All of Montréal has been in a flap since the celebrated founder of La La La Human Steps, Édouard Lock, shuttered his company abruptly late last year and – seemingly– disappeared. A few months later, reports began to pop up of the Québecois choreographer residing in Europe. So what HAS he been up to then? Apparently transitioning to the life of a choreographic gun-for-hire; Lock collaborated on a new Casse Noisette for the Paris Opera Ballet earlier this year and spent some time brushing up a piece he made on São Paulo Companhia de Dança in 2014 called The Seasons.
São Paulo Companhia de Dança recently toured The Seasons to Canada alongside two other pieces, Mamihlapinatapai by Jomar Mesquita and Gnawa by Nacho Duato. Montréal was the final pit stop of a world tour that has taken the young Brazilian company to Europe.
The Seasons trades in the kind of lightning-fast gestural movement that has become a staple of the international dance scene in recent years (I call it Sign Language Hands when I get grumpy from seeing it all the time). The piece started well, with a single male dancer in a sheath of back-lighting, dripping with water and executing some flicky développés. His movement gained momentum and more dancers joined him, turning the solo into a myriad of duets and trios. The problem was, once the action sped up it wouldn't stop. The dancers were furiously gesturing, leaping, diving, extreme-partnering – working staggeringly hard but without much visual space in the piece for us to appreciate the hard'n'fast dynamics. Lock's work has always been angular and vivacious but I found this harder to get on board with than some of his earlier work. When I was asked what I thought of the piece after the show, all I could muster was “Busy. It was really… busy.”
There were some nice sequences with the male dancer articulating the woman's working leg in a kind of free circular grand battement; it had a lovely loose-in-the-hips swinging sensation to it, welcome in an energetic performance when every muscle is wound tight like a spring. The batterie from the men was very impressive as well, and likewise showed the dancers' skill in providing a little breathing room into a tightly-knit and choreographically dense piece. That extra half-second at the height of an entrechat makes all the difference. The music was a strong driving force in The Seasons. Lock revisited Vivaldi's The Four Seasons in collaboration with composer Gavin Bryers.The music effectively dividied up the piece into 12 parts evoking the 12 months of the year (with 12 dancers), and reworked the familiar melodies into something more contemporary, yet still a solid riff off the original. The lighting design was pitch black with strong panels of light dotting the stage and providing a visual structure to some of the partnering; dancers would be haloed in a spotlight and then suddenly leap off into darkness. It was very interesting conceptually but the lighting had the effect of reducing all the dancers to faceless silhouettes for the entire 50 minutes of the performance. I really struggled to find a connection or a visual foothold, especially given the white hot pace of the choreography and the duration of the piece.

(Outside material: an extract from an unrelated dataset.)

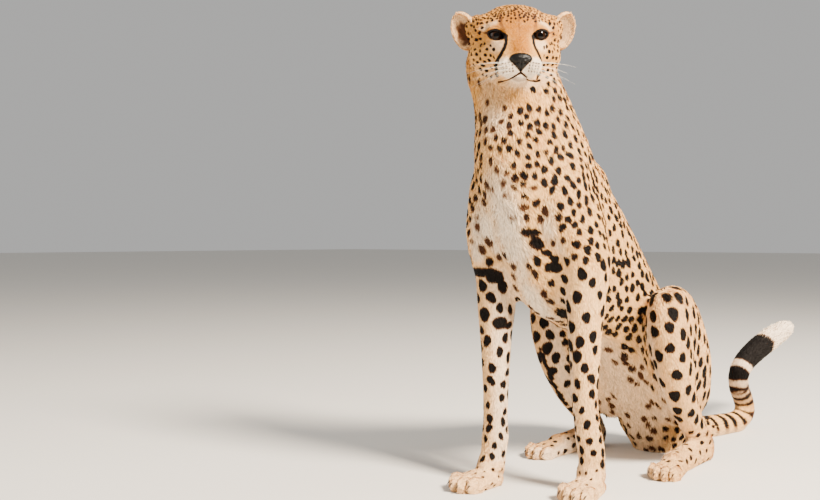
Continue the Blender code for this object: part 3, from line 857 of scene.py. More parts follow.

The dancers were lovely – great technique, gorgeous bodies, fully committed – but I would say The Seasons would have worked better if it was sorter. This piece, the great homecoming of the Montréal great, Édouard Lock, should have been raucously popular here but the curtain call barely went beyond a solid clap. It was a little awkward, to tell the truth.
After the intermission were two (blessedly) shorter works.

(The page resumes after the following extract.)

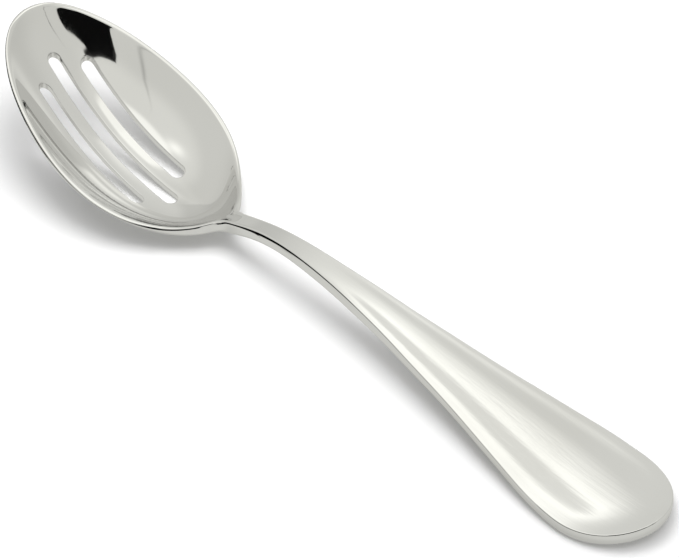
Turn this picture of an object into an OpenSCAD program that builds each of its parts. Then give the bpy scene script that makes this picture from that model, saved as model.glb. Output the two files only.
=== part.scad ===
// Slotted serving spoon: an egg-shaped bowl with three long slots, a slim
// neck that rises out of the heel of the bowl, and a handle that arches over,
// flares and ends in a broad rounded end that turns up a little.
// The spoon lies as it rests on a table. +X runs from the tip of the bowl to
// the end of the handle, +Z is up, and the origin is on the table under the
// middle of the spoon. Distances along the spoon are first taken from the tip.

/* [Overall] */
// Length of the whole spoon, from the tip of the bowl to the end of the handle
spoon_l = 230; // [215:1:245]

/* [Bowl] */
// Length of the bowl, from its tip to where the neck begins
bowl_l = 78.4; // [72:0.2:86]
// Width of the bowl at its widest
bowl_w = 51; // [46:0.5:56]
// Depth of the bowl below its rim, at its deepest
bowl_depth = 11.5; // [9:0.5:13]
// Height of the bowl's tip above the table
tip_h = 34.5; // [30:0.5:38]
// Thickness of the bowl's metal
bowl_t = 1.6; // [1.2:0.1:2.2]
// Width of the flat rim around the bowl
rim_w = 1.2; // [0.8:0.1:1.8]
// Height of the rim's outer edge
rim_h = 1.3; // [1:0.1:2]

/* [Slots] */
// Width of each slot
slot_w = 4; // [3:0.1:4.6]
// Distance between the middles of neighbouring slots
slot_pitch = 7.8; // [6.5:0.1:8.5]
// Length of the middle slot, over its round ends
slot_mid_l = 48.4; // [40:0.2:50]
// Length of the two outer slots, over their round ends
slot_side_l = 38.6; // [30:0.2:40]

/* [Neck and handle] */
// Width of the neck at its slimmest
neck_w = 5.5; // [4.8:0.1:6.5]
// Height of the neck's side face
neck_t = 3.5; // [3:0.1:4.2]
// Width of the handle at its widest
handle_w = 34; // [28:0.5:38]
// Height of the handle's side face at the broad end
handle_t = 3.1; // [2.6:0.1:3.6]
// Height of the arch of the handle, at its upper edge
arch_h = 15.8; // [14:0.2:18]

/* [Hidden] */

steel = [0.80, 0.80, 0.79];

handle_l = spoon_l - bowl_l;      // from the end of the bowl to the handle's end
join_x = bowl_l + 1.2;            // where the bowl meets the neck
flare_x = bowl_l + 0.34 * handle_l; // where the neck meets the handle
end_a = 20;                       // length of the handle's rounded end
round_x = spoon_l - end_a;        // where the rounded end begins
mid_c = 0.58 * bowl_l;            // point that the bowl's rings close on
hollow_n = 2.18;                  // how square the bowl's cross-section is

// Each table below is a list of [place, value] pairs. In the bowl a place is a
// share of the bowl's length, and behind it a share of the handle's length.

// Fullness of the bowl's outline: 1 all along would be an ellipse
full_tab = [[0, 0.95], [0.2, 0.955], [0.4, 0.982], [0.6, 1.01], [0.7, 1.004],
            [0.8, 0.955], [0.9, 0.84], [1, 0.725]];
// Height of the rim, as a share of the tip's height
rim_tab = [[0, 1], [0.1, 0.88], [0.2, 0.775], [0.3, 0.678], [0.4, 0.582],
           [0.5, 0.492], [0.6, 0.408], [0.7, 0.33], [0.8, 0.258], [0.9, 0.224],
           [1, 0.285]];
// Height of the handle's upper edge above the table, in millimetres, for an
// arch of 15.8: the arch, the fall to the table and the turned-up end
arch_tab = [[0.06, 13.2], [0.14, 15.6], [0.22, 15.8], [0.34, 14.4], [0.47, 11.8],
            [0.6, 9.1], [0.73, 6.2], [0.83, 4.2], [0.89, 3.7], [0.95, 4.6], [1, 6.5]];
// Depth of the hollow below the rim, as a share of the bowl's depth
deep_tab = [[0, 0], [0.016, 0], [0.05, 0.17], [0.1, 0.34], [0.2, 0.645], [0.3, 0.87],
            [0.4, 0.985], [0.5, 0.995], [0.6, 0.93], [0.7, 0.81], [0.8, 0.63],
            [0.9, 0.37], [0.95, 0.205], [1, 0.07]];
deep_back = [[0.016, 0.02], [0.04, 0], [0.3, 0], [1, 0]];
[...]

Mamihlapinatapai is a sensual piece built on a deconstructed ballroom dance vocabulary, dealing with the relationship of desire between a man and a woman. It was flirtatious, sexy, and quite moving, and the dancers seemed far more relaxed with the material. The title comes from the Yaghan dialect of Tierra del Fuego, and it means “A look shared by two people, each of them wishing the other to make the move to make something happen, but neither of them acts.” Finally, a word for that! Mamihlapinatapai was a nice fit style-wise for the dancers and its intimacy provided a good contrast with the gestural detachment of The Seasons.

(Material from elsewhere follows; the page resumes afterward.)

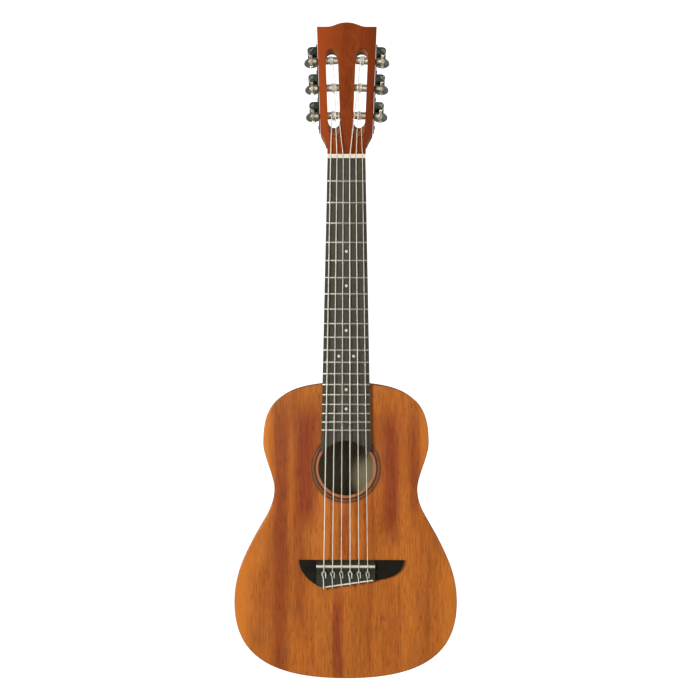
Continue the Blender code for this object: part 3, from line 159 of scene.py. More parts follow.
middle = (cad_low + cad_high) / 2
floor_z = cad_low.z - FLOOR_DROP
half_room = ROOM_SIZE / 2
stage_plane("studio_floor", Vector((-half_room, -half_room, floor_z)),
            Vector((half_room, half_room, floor_z)), studio_white("floor paint"))
stage_plane("studio_backdrop", Vector((-half_room, BACKDROP_DISTANCE, floor_z)),
            Vector((half_room, BACKDROP_DISTANCE, floor_z + ROOM_SIZE)),
            studio_white("backdrop paint"))
area_lamp("key lamp", (-1.5, -2.55, 0.2), middle, 0.45, 63)
area_lamp("fill lamp", (1.7, -2.2, 0.1), middle, 1.8, 15)

# %% [markdown]
# ## Shared effects as node groups
#
# Several woods need the same things: long fibres, short pores like pen strokes, soft clouds
# and wide stripes where the grain leans to and fro. Each effect is one group with named
# sockets, so a material reads as a short recipe. A small helper adds the sockets and nodes.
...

The third and final piece was, for me, the highlight of the evening, and one in which we see the true powers of this lithe, dynamic company emerge. Gwana by Nacho Duato was immaculately polished, a great vehicle to show off the dancers' extension and strength, and a joy to watch from start to finish. Gnawa uses the four basic elements – water, earth, fire and air – to unpack the relationship between humans and the universe. The lighting was warm, the partnering fresh and the standing ovation at the end? Priceless.